Prenatal :: Prenatal cocaine’s lasting cellular effects

A recent study by investigators at the Vanderbilt Kennedy Center for Research on Human Development may help explain the long-term behavioral and neurological problems associated with prenatal exposure to cocaine.

In a recent issue of the Journal of Neuroscience, Gregg Stanwood, Ph.D., and Pat Levitt, Ph.D., report that prenatal cocaine exposure in rabbits causes a long lasting displacement of dopamine receptors in certain brain cells, which alters their ability to function normally.

Though this effect has not yet been assessed in cocaine-exposed children, the findings give researchers a place to start looking.

“The hysteria surrounding the ‘crack baby’ was sort of overblown,” said Stanwood, research assistant professor of Pharmacology and lead author on the study.

Incredibly high levels of cocaine — usually coupled with the abuse of other drugs — can lead to premature labor, preterm birth and low birth weight, Stanwood said.

“But in women who have abused relatively low recreational doses of cocaine, it is actually very hard to distinguish those children at birth from children born to anyone else,” he said. “However, as those children age, they do develop deficits in their cognitive and emotional development.”

These children often exhibit attention and arousal problems, similar to children with attention deficit hyperactivity disorder (ADHD). However, the standard treatments for ADHD — Ritalin and other stimulants — are not always effective in these children.

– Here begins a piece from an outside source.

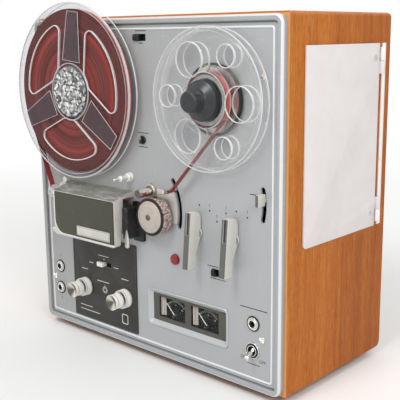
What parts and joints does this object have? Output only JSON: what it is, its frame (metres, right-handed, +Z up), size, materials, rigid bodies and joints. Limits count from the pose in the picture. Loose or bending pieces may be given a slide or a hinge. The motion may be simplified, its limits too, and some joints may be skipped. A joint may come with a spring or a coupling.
{
  "type": "reel-to-reel tape recorder",
  "caption": "Upright wooden-cased reel-to-reel tape recorder with clear reels, head cover, capstan and pinch roller, levers, level knobs, twin meters and a hinged side door.",
  "frame": {"origin": "on the floor, under the centre of the wooden cabinet", "axes": "+X to the right seen from the front, +Y to the back, +Z up; the front faces -Y"},
  "size_m": [0.3554, 0.203, 0.3576],
  "materials": {
    "veneer": "orange-brown vertical grain, satin",
    "rubber_black": "matt",
    "hardboard": "plain brown board",
    "rim_paint": "light grey, satin",
    "panel_metal": "fine brushed, warm grey",
    "chrome": "polished",
    "olive_plate": "dark olive, brushed",
    "chassis_steel": "zinc plated",
    "cover_paint": "grey, satin",
    "cast_grey": "grey",
    "steel": "bright",
    "tape_brown": "red-brown magnetic tape",
    "bronze": "bearing bronze",
    "motor_paint": "grey",
    "black_plastic": "matt black",
    "black_metal": "matt black",
    "glass": "clear window",
    "board_green": "circuit board",
    "clear_plastic": "clear reel plastic",
    "lever_cream": "light warm grey",
    "white_plastic": "white",
    "red_plastic": "red",
    "needle_white": "white",
    "door_white": "pale grey enamel",
    "roller_rubber": "worn rubber"
  },
  "bodies": {
    "deck": {"cabinet": "veneer", "feet": "rubber_black", "back_cover": "hardboard", "face_rim": "rim_paint", "deck_panel": "panel_metal", "panel_screws": "chrome", "control_plate": "olive_plate", "chassis": "chassis_steel", "head_cover": "cover_paint", "head_cover_plate": "olive_plate", "head_block": "cast_grey", "tape_heads": "steel", "guide_posts": "steel", "tape_run": "tape_brown", "bearing_bushes": "bronze", "drive_motor": "motor_paint", "drive_belt": "rubber_black", "pinch_bracket": "black_metal", "meter_bezel": "chrome", "meter_housings": "black_plastic", "meter_windows": "glass", "jack_sockets": "chrome", "control_bodies": "steel", "terminal_bay": "chassis_steel", "power_transformer": "motor_paint", "amplifier_board": "board_green", "door_hinge": "chassis_steel", "button_spring": "steel"},
    "supply_reel": {"supply_front_flange": "clear_plastic", "supply_rear_flange": "clear_plastic", "supply_tape": "tape_brown", "supply_spindle": "black_metal"},
    "takeup_reel": {"takeup_front_flange": "clear_plastic", "takeup_rear_flange": "clear_plastic", "takeup_tape": "tape_brown", "takeup_spindle": "black_metal", "reel_cap": "rubber_black"},
    "capstan": {"capstan": "steel"},
    "motor_rotor": {"motor_pulley": "bronze"},
    "guide_roller": {"guide_roller": "chrome"},
    "pinch_arm": {"pinch_arm": "steel"},
    "pinch_roller": {"pinch_roller": "roller_rubber"},
    "tension_arm": {"tension_arm": "steel", "tape_loop": "tape_brown"},
    "left_lever": {"left_lever": "lever_cream"},
    "right_lever": {"right_lever": "lever_cream"},
    "record_button": {"record_button": "red_plastic"},
    "stop_lever": {"stop_lever": "lever_cream"},
    "needle_left": {"needle_left": "needle_white"},
    "needle_right": {"needle_right": "needle_white"},
    "left_rear_knob": {"left_rear_knob": "chrome"},
    "left_front_knob": {"left_front_knob": "chrome"},
    "right_rear_knob": {"right_rear_knob": "chrome"},
    "right_front_knob": {"right_front_knob": "chrome"},
    "speed_switch": {"speed_switch": "black_plastic"},
    "mode_switch": {"mode_switch": "white_plastic"},
    "shutoff_switch": {"shutoff_switch": "black_plastic"},
    "selector_switch": {"selector_switch": "black_plastic"},
    "power_toggle": {"power_toggle": "chrome"},
    "side_door": {"side_door": "door_white"}
  },
  "joints": [
    {"name": "supply_spin", "type": "hinge", "parent": "deck", "child": "supply_reel", "pos_m": [-0.0923, -0.085, 0.2687], "axis": [0, 1, 0], "continuous": true},
    {"name": "takeup_spin", "type": "hinge", "parent": "deck", "child": "takeup_reel", "pos_m": [0.0923, -0.085, 0.2687], "axis": [0, 1, 0], "continuous": true},
    {"name": "capstan_spin", "type": "hinge", "parent": "deck", "child": "capstan", "pos_m": [0.007, -0.085, 0.1755], "axis": [0, 1, 0], "continuous": true},
    {"name": "motor_spin", "type": "hinge", "parent": "deck", "child": "motor_rotor", "pos_m": [0.072, -0.085, 0.103], "axis": [0, 1, 0], "continuous": true},
    {"name": "guide_roller_spin", "type": "hinge", "parent": "deck", "child": "guide_roller", "pos_m": [-0.1274, -0.085, 0.1606], "axis": [0, 1, 0], "continuous": true},
    {"name": "pinch_arm_swing", "type": "hinge", "parent": "deck", "child": "pinch_arm", "pos_m": [0.0222, -0.085, 0.124], "axis": [0, -1, 0], "range_deg": [0, 14]},
    {"name": "pinch_roller_spin", "type": "hinge", "parent": "pinch_arm", "child": "pinch_roller", "pos_m": [0.0208, -0.085, 0.1543], "axis": [0, 1, 0], "continuous": true},
    {"name": "tension_arm_swing", "type": "hinge", "parent": "deck", "child": "tension_arm", "pos_m": [-0.0119, -0.085, 0.1581], "axis": [0, 1, 0], "range_deg": [-6.5, 34]},
    {"name": "left_lever_turn", "type": "hinge", "parent": "deck", "child": "left_lever", "pos_m": [0.0702, -0.085, 0.1448], "axis": [0, 1, 0], "range_deg": [0, 60]},
    {"name": "right_lever_turn", "type": "hinge", "parent": "deck", "child": "right_lever", "pos_m": [0.1148, -0.085, 0.1453], "axis": [0, 1, 0], "range_deg": [-32, 32]},
    {"name": "record_press", "type": "slide", "parent": "deck", "child": "record_button", "axis": [0, 1, 0], "range_m": [0, 0.002], "stiffness_N_per_m": 150, "springref_m": -0.003},
    {"name": "stop_lever_swing", "type": "hinge", "parent": "deck", "child": "stop_lever", "pos_m": [0.087, -0.085, 0.1807], "axis": [0, 1, 0], "range_deg": [-5, 14]},
    {"name": "needle_left_swing", "type": "hinge", "parent": "deck", "child": "needle_left", "pos_m": [0.0306, -0.085, 0.0505], "axis": [0, 1, 0], "range_deg": [0, 90]},
    {"name": "needle_right_swing", "type": "hinge", "parent": "deck", "child": "needle_right", "pos_m": [0.0739, -0.085, 0.0505], "axis": [0, 1, 0], "range_deg": [0, 90]},
    {"name": "left_rear_knob_turn", "type": "hinge", "parent": "deck", "child": "left_rear_knob", "pos_m": [-0.0961, -0.085, 0.0576], "axis": [0, 1, 0], "range_deg": [-150, 150]},
    {"name": "left_front_knob_turn", "type": "hinge", "parent": "deck", "child": "left_front_knob", "pos_m": [-0.0961, -0.085, 0.0576], "axis": [0, 1, 0], "range_deg": [-150, 150]},
    {"name": "right_rear_knob_turn", "type": "hinge", "parent": "deck", "child": "right_rear_knob", "pos_m": [-0.0327, -0.085, 0.0576], "axis": [0, 1, 0], "range_deg": [-150, 150]},
    {"name": "right_front_knob_turn", "type": "hinge", "parent": "deck", "child": "right_front_knob", "pos_m": [-0.0327, -0.085, 0.0576], "axis": [0, 1, 0], "range_deg": [-150, 150]},
    {"name": "speed_slide", "type": "slide", "parent": "deck", "child": "speed_switch", "axis": [1, 0, 0], "range_m": [0, 0.008]},
    {"name": "mode_slide", "type": "slide", "parent": "deck", "child": "mode_switch", "axis": [1, 0, 0], "range_m": [0, 0.0106]},
    {"name": "shutoff_slide", "type": "slide", "parent": "deck", "child": "shutoff_switch", "axis": [1, 0, 0], "range_m": [0, 0.0036]},
    {"name": "selector_turn", "type": "hinge", "parent": "deck", "child": "selector_switch", "pos_m": [-0.0022, -0.085, 0.2251], "axis": [0, 1, 0], "range_deg": [0, 60]},
    {"name": "power_toggle_tilt", "type": "hinge", "parent": "deck", "child": "power_toggle", "pos_m": [0.1351, -0.084, 0.0454], "axis": [-1, 0, 0], "range_deg": [0, 50]},
    {"name": "side_door_swing", "type": "hinge", "parent": "deck", "child": "side_door", "pos_m": [0.1716, 0.062, 0.14], "axis": [0, 0, 1], "range_deg": [0, 150]}
  ],
  "couplings": [
    {"joint": "motor_spin", "follows": "capstan_spin", "ratio": 5.4286},
    {"joint": "pinch_arm_swing", "follows": "left_lever_turn", "ratio": 0.23333}
  ]
}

Studying the effects of prenatal cocaine exposure on the developing brain is difficult in human populations because cocaine abusers often abuse other drugs. Animal models can help determine how prenatal cocaine exposure might influence brain development to cause these subtle cognitive impairments. “We thought that it was important to set up an animal model that recapitulates a key feature of human abuse — that being intravenous exposure to low doses of cocaine,” Stanwood said.